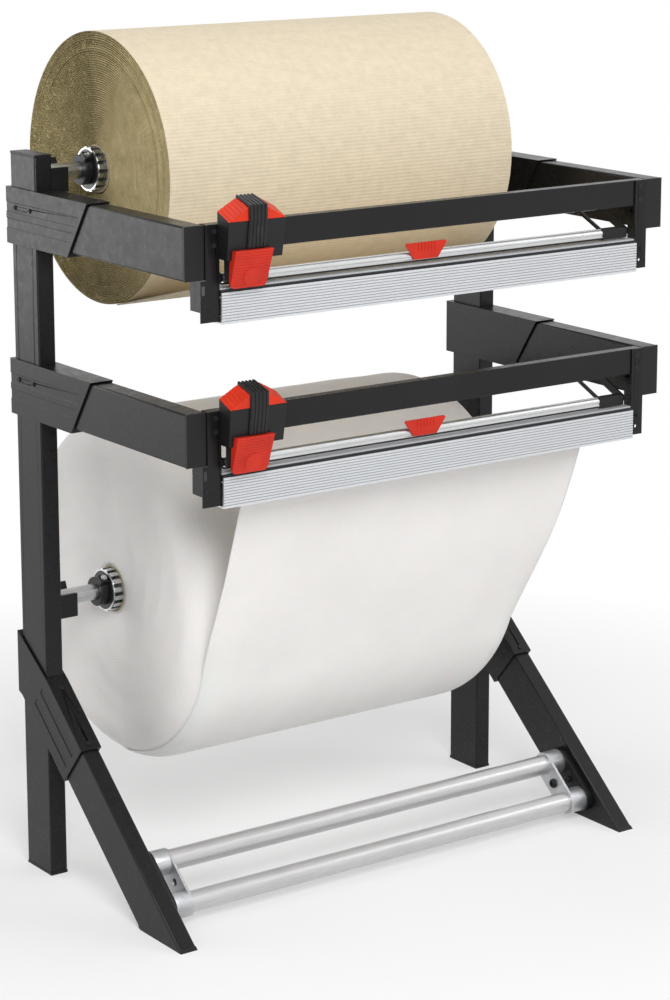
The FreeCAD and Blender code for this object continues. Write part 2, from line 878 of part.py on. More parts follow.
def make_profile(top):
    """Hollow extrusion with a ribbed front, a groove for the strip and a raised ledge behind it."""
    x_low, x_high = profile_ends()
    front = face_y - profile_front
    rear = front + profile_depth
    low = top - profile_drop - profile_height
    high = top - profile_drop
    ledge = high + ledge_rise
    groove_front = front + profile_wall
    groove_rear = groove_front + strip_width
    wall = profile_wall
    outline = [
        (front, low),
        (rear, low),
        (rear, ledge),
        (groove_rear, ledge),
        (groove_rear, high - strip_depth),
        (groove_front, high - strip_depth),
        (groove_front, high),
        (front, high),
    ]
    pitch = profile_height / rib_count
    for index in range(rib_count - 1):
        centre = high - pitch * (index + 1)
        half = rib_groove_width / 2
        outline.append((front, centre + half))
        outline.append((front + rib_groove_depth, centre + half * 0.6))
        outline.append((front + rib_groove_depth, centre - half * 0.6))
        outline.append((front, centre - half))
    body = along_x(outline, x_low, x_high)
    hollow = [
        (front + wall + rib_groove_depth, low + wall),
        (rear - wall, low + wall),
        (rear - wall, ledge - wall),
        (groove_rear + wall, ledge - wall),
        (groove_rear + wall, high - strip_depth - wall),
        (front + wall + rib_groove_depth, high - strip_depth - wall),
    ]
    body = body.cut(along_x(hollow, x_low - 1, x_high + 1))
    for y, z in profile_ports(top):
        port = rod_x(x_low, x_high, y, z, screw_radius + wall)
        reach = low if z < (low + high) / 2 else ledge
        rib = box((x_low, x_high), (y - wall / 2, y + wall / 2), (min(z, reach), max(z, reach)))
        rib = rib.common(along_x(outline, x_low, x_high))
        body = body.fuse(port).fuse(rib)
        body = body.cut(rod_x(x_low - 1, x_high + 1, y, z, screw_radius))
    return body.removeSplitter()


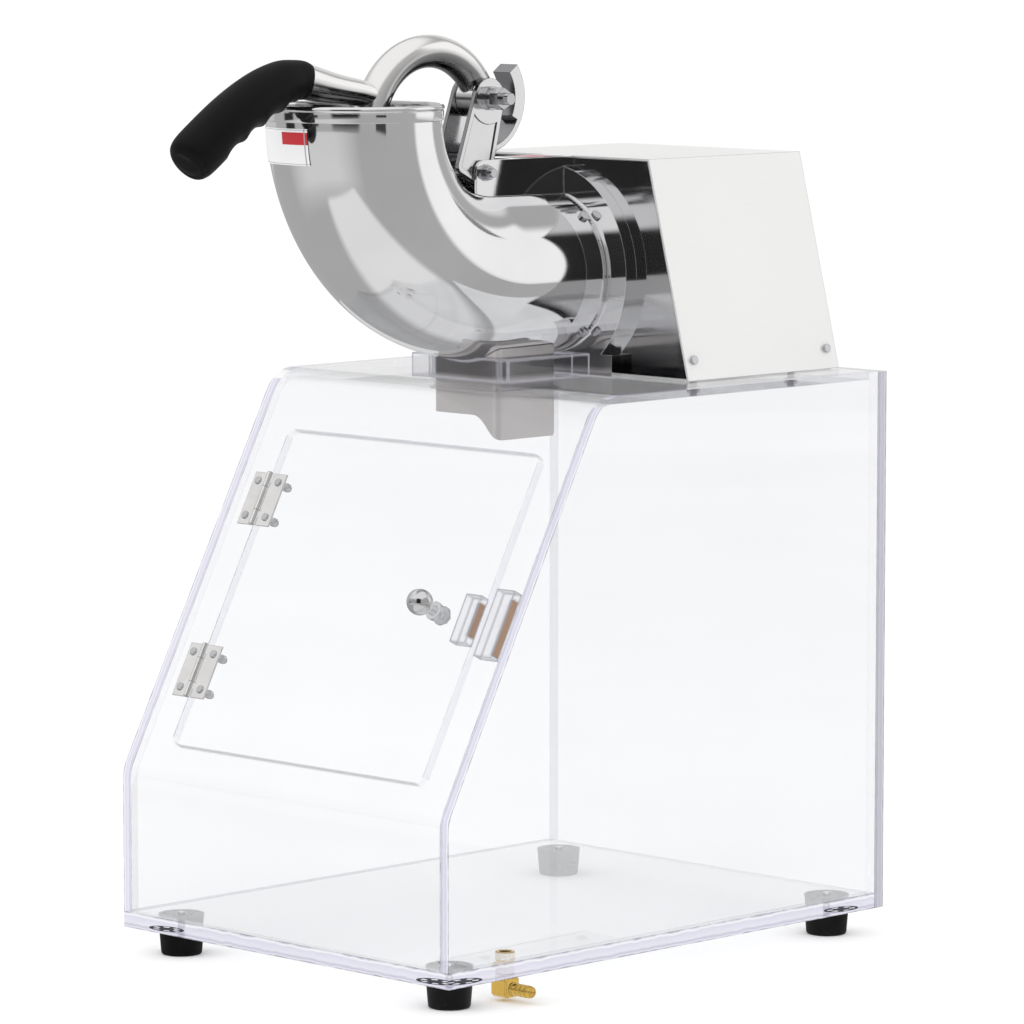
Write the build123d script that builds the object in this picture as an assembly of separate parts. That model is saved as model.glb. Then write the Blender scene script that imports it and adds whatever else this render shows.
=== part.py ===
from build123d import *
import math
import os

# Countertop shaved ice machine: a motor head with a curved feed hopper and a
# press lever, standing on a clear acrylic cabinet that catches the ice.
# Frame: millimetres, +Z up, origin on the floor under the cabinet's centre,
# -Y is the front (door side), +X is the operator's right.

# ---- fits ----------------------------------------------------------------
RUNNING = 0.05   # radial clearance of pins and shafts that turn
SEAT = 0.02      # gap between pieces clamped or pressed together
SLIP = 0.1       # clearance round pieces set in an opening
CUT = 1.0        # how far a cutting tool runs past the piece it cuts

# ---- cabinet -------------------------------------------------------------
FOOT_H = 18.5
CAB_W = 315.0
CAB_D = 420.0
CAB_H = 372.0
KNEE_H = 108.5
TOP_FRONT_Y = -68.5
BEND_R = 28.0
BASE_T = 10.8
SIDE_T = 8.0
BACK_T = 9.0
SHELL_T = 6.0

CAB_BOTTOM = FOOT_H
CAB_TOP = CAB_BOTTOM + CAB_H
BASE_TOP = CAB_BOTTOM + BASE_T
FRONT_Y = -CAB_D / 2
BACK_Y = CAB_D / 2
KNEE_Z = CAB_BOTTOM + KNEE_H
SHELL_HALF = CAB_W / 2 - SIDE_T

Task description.
Copy out every entry again, exactly as it was given.

Final result.
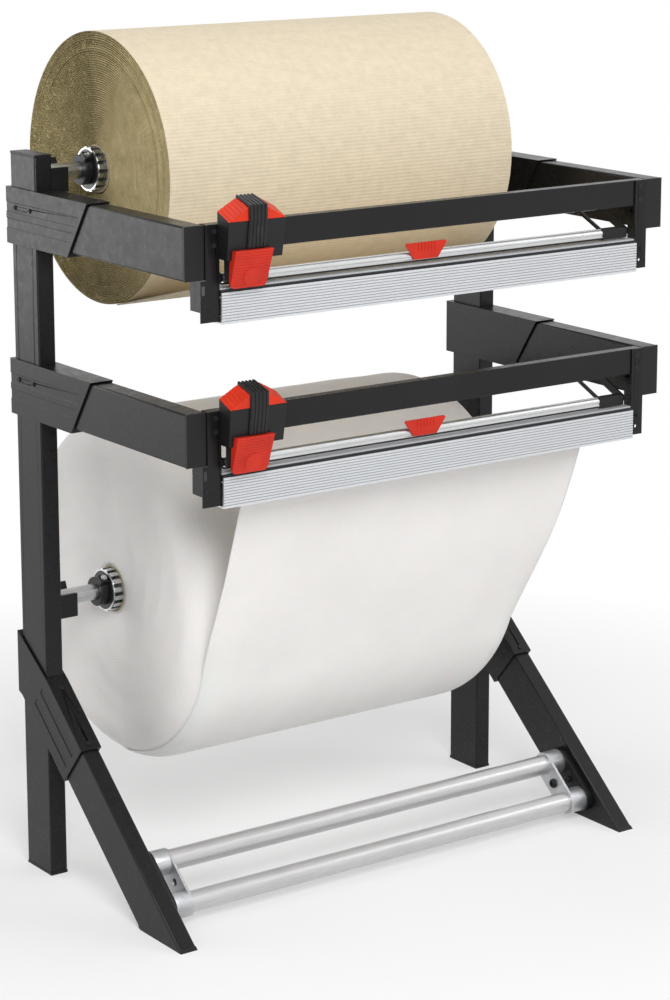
The FreeCAD and Blender code for this object continues. Write part 2, from line 878 of part.py on. More parts follow.
def make_profile(top):
    """Hollow extrusion with a ribbed front, a groove for the strip and a raised ledge behind it."""
    x_low, x_high = profile_ends()
    front = face_y - profile_front
    rear = front + profile_depth
    low = top - profile_drop - profile_height
    high = top - profile_drop
    ledge = high + ledge_rise
    groove_front = front + profile_wall
    groove_rear = groove_front + strip_width
    wall = profile_wall
    outline = [
        (front, low),
        (rear, low),
        (rear, ledge),
        (groove_rear, ledge),
        (groove_rear, high - strip_depth),
        (groove_front, high - strip_depth),
        (groove_front, high),
        (front, high),
    ]
    pitch = profile_height / rib_count
    for index in range(rib_count - 1):
        centre = high - pitch * (index + 1)
        half = rib_groove_width / 2
        outline.append((front, centre + half))
        outline.append((front + rib_groove_depth, centre + half * 0.6))
        outline.append((front + rib_groove_depth, centre - half * 0.6))
        outline.append((front, centre - half))
    body = along_x(outline, x_low, x_high)
    hollow = [
        (front + wall + rib_groove_depth, low + wall),
        (rear - wall, low + wall),
        (rear - wall, ledge - wall),
        (groove_rear + wall, ledge - wall),
        (groove_rear + wall, high - strip_depth - wall),
        (front + wall + rib_groove_depth, high - strip_depth - wall),
    ]
    body = body.cut(along_x(hollow, x_low - 1, x_high + 1))
    for y, z in profile_ports(top):
        port = rod_x(x_low, x_high, y, z, screw_radius + wall)
        reach = low if z < (low + high) / 2 else ledge
        rib = box((x_low, x_high), (y - wall / 2, y + wall / 2), (min(z, reach), max(z, reach)))
        rib = rib.common(along_x(outline, x_low, x_high))
        body = body.fuse(port).fuse(rib)
        body = body.cut(rod_x(x_low - 1, x_high + 1, y, z, screw_radius))
    return body.removeSplitter()


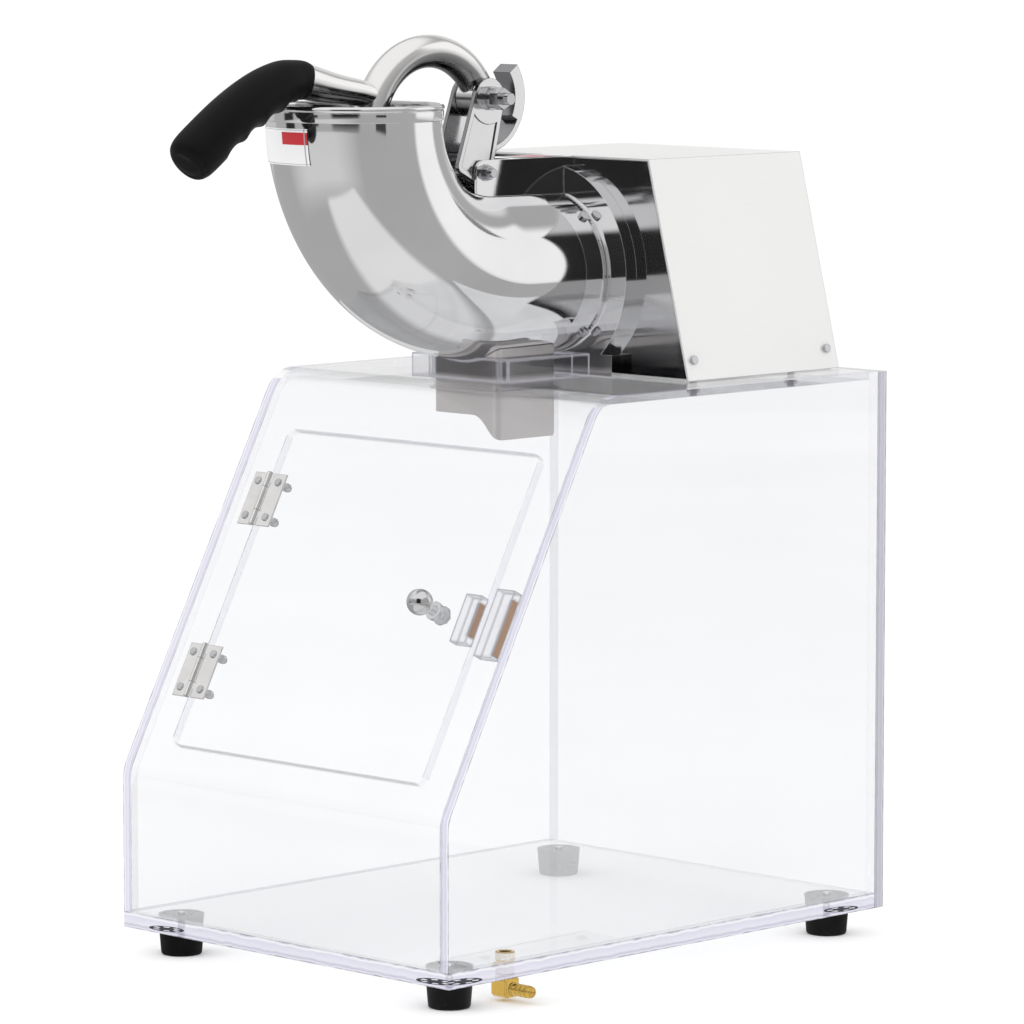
Write the build123d script that builds the object in this picture as an assembly of separate parts. That model is saved as model.glb. Then write the Blender scene script that imports it and adds whatever else this render shows.
=== part.py ===
from build123d import *
import math
import os

# Countertop shaved ice machine: a motor head with a curved feed hopper and a
# press lever, standing on a clear acrylic cabinet that catches the ice.
# Frame: millimetres, +Z up, origin on the floor under the cabinet's centre,
# -Y is the front (door side), +X is the operator's right.

# ---- fits ----------------------------------------------------------------
RUNNING = 0.05   # radial clearance of pins and shafts that turn
SEAT = 0.02      # gap between pieces clamped or pressed together
SLIP = 0.1       # clearance round pieces set in an opening
CUT = 1.0        # how far a cutting tool runs past the piece it cuts

# ---- cabinet -------------------------------------------------------------
FOOT_H = 18.5
CAB_W = 315.0
CAB_D = 420.0
CAB_H = 372.0
KNEE_H = 108.5
TOP_FRONT_Y = -68.5
BEND_R = 28.0
BASE_T = 10.8
SIDE_T = 8.0
BACK_T = 9.0
SHELL_T = 6.0

CAB_BOTTOM = FOOT_H
CAB_TOP = CAB_BOTTOM + CAB_H
BASE_TOP = CAB_BOTTOM + BASE_T
FRONT_Y = -CAB_D / 2
BACK_Y = CAB_D / 2
KNEE_Z = CAB_BOTTOM + KNEE_H
SHELL_HALF = CAB_W / 2 - SIDE_T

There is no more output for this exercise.